**EXERCISE**:
Transcribe only part of the material below: the lines from the one containing "joined in turn." through the one containing "bpy.context.scene.collection.objects.link(empty)", inclusive, exactly as written.

**DATA SHOWN**:
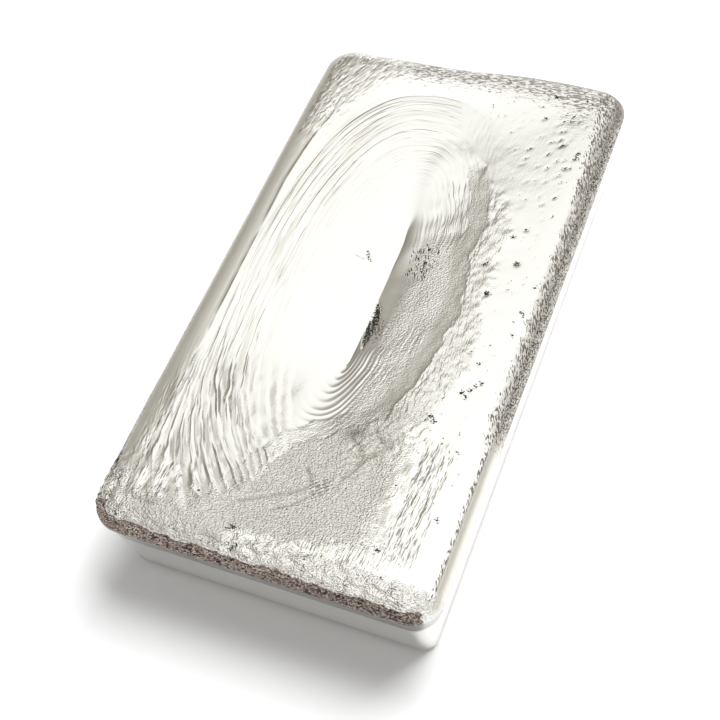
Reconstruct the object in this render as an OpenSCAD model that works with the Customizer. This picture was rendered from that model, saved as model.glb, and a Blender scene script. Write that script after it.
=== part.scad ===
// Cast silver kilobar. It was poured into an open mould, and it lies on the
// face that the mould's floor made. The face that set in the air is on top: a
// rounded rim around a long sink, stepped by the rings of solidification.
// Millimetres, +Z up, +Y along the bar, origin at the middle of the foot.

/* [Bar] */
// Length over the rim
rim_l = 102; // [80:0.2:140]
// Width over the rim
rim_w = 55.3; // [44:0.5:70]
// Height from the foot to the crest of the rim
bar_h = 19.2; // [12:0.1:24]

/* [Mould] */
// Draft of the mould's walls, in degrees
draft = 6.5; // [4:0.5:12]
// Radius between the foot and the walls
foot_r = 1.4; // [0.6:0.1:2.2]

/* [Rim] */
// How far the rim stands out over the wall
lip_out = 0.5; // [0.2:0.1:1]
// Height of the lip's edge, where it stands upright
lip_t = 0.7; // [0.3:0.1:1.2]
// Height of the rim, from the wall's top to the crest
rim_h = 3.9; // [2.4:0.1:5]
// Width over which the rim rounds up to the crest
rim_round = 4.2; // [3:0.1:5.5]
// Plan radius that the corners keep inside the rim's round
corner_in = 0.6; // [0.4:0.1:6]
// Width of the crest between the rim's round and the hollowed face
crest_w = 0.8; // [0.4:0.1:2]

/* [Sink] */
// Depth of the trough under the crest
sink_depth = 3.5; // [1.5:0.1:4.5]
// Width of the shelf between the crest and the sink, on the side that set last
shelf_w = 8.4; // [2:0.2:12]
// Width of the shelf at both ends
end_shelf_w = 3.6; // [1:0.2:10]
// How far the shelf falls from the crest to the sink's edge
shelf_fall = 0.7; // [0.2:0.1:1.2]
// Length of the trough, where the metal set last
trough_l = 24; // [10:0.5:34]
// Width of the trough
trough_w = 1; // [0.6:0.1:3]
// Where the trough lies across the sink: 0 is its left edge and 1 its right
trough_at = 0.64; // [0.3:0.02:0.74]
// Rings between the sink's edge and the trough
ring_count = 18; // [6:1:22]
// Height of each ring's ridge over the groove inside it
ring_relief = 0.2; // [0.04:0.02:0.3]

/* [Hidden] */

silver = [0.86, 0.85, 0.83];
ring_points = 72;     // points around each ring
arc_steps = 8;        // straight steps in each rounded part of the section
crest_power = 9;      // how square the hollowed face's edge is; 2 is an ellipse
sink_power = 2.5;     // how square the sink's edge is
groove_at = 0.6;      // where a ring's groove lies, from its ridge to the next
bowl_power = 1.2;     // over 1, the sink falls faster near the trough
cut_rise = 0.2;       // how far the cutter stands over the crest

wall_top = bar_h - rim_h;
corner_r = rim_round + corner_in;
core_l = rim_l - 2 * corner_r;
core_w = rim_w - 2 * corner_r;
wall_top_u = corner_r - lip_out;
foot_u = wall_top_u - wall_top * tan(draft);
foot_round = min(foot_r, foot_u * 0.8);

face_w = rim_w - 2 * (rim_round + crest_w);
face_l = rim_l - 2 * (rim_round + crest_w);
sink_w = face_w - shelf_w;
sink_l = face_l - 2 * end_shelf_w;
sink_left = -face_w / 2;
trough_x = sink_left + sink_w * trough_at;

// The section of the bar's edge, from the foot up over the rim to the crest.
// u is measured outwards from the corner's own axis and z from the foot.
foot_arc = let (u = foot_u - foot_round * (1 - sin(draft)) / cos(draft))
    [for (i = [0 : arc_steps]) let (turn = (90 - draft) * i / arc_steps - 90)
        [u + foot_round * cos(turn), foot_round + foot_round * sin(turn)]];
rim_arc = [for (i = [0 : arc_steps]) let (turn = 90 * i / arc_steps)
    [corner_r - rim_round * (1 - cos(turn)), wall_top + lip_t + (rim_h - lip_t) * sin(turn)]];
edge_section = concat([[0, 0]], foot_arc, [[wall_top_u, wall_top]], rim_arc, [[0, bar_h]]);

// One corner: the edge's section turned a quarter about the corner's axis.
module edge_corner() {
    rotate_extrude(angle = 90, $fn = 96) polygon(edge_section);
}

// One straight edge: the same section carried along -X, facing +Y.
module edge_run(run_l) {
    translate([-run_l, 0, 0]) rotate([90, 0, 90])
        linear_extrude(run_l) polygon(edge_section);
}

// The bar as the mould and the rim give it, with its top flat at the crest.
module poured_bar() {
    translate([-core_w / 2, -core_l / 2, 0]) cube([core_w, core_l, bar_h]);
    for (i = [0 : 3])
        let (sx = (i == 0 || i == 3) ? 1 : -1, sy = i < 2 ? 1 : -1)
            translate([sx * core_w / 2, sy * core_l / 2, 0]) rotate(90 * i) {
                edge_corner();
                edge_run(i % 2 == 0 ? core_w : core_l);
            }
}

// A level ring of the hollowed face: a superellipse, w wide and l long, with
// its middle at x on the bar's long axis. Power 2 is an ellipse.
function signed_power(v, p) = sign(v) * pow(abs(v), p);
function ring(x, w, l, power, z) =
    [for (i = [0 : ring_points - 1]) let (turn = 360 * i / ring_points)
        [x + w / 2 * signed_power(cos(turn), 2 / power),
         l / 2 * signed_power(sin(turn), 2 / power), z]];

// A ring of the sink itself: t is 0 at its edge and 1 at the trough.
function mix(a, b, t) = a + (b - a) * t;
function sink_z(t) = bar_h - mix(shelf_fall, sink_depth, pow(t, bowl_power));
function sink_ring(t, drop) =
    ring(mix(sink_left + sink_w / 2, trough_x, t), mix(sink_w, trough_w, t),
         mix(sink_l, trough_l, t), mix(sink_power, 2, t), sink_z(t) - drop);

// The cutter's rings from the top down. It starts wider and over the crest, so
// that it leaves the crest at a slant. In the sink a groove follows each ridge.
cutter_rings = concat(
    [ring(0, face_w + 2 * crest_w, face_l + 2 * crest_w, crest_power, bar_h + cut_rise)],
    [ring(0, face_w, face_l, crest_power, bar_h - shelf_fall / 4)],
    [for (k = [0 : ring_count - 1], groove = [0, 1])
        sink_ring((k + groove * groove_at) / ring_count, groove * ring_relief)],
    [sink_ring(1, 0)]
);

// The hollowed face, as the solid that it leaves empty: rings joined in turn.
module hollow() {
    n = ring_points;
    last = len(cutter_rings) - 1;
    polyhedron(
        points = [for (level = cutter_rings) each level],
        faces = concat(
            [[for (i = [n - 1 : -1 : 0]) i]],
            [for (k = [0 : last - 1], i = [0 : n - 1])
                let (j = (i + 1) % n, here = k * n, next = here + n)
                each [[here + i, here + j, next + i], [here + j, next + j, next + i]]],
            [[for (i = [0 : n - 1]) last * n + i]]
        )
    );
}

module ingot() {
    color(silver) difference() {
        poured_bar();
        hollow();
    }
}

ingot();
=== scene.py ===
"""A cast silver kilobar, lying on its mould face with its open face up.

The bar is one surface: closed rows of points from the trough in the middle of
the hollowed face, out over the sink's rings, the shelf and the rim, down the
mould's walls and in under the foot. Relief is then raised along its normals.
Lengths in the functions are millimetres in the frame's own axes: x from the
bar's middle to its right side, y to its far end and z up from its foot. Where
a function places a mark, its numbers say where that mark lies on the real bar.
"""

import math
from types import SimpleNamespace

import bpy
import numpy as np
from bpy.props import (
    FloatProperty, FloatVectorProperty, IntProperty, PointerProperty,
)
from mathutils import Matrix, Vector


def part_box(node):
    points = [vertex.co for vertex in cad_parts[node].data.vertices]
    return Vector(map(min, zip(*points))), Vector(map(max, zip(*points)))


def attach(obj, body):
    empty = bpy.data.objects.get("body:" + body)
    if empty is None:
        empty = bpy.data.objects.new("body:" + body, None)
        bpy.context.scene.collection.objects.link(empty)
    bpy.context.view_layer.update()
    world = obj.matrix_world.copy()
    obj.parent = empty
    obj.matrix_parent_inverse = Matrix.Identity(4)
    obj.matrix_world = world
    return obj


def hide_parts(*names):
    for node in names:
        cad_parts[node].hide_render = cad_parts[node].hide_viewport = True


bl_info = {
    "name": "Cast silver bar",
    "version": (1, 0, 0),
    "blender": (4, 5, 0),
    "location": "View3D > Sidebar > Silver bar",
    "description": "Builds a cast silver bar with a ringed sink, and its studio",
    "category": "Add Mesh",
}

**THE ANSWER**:
// The hollowed face, as the solid that it leaves empty: rings joined in turn.
module hollow() {
    n = ring_points;
    last = len(cutter_rings) - 1;
    polyhedron(
        points = [for (level = cutter_rings) each level],
        faces = concat(
            [[for (i = [n - 1 : -1 : 0]) i]],
            [for (k = [0 : last - 1], i = [0 : n - 1])
                let (j = (i + 1) % n, here = k * n, next = here + n)
                each [[here + i, here + j, next + i], [here + j, next + j, next + i]]],
            [[for (i = [0 : n - 1]) last * n + i]]
        )
    );
}

module ingot() {
    color(silver) difference() {
        poured_bar();
        hollow();
    }
}

ingot();
=== scene.py ===
"""A cast silver kilobar, lying on its mould face with its open face up.

The bar is one surface: closed rows of points from the trough in the middle of
the hollowed face, out over the sink's rings, the shelf and the rim, down the
mould's walls and in under the foot. Relief is then raised along its normals.
Lengths in the functions are millimetres in the frame's own axes: x from the
bar's middle to its right side, y to its far end and z up from its foot. Where
a function places a mark, its numbers say where that mark lies on the real bar.
"""

import math
from types import SimpleNamespace

import bpy
import numpy as np
from bpy.props import (
    FloatProperty, FloatVectorProperty, IntProperty, PointerProperty,
)
from mathutils import Matrix, Vector


def part_box(node):
    points = [vertex.co for vertex in cad_parts[node].data.vertices]
    return Vector(map(min, zip(*points))), Vector(map(max, zip(*points)))


def attach(obj, body):
    empty = bpy.data.objects.get("body:" + body)
    if empty is None:
        empty = bpy.data.objects.new("body:" + body, None)
        bpy.context.scene.collection.objects.link(empty)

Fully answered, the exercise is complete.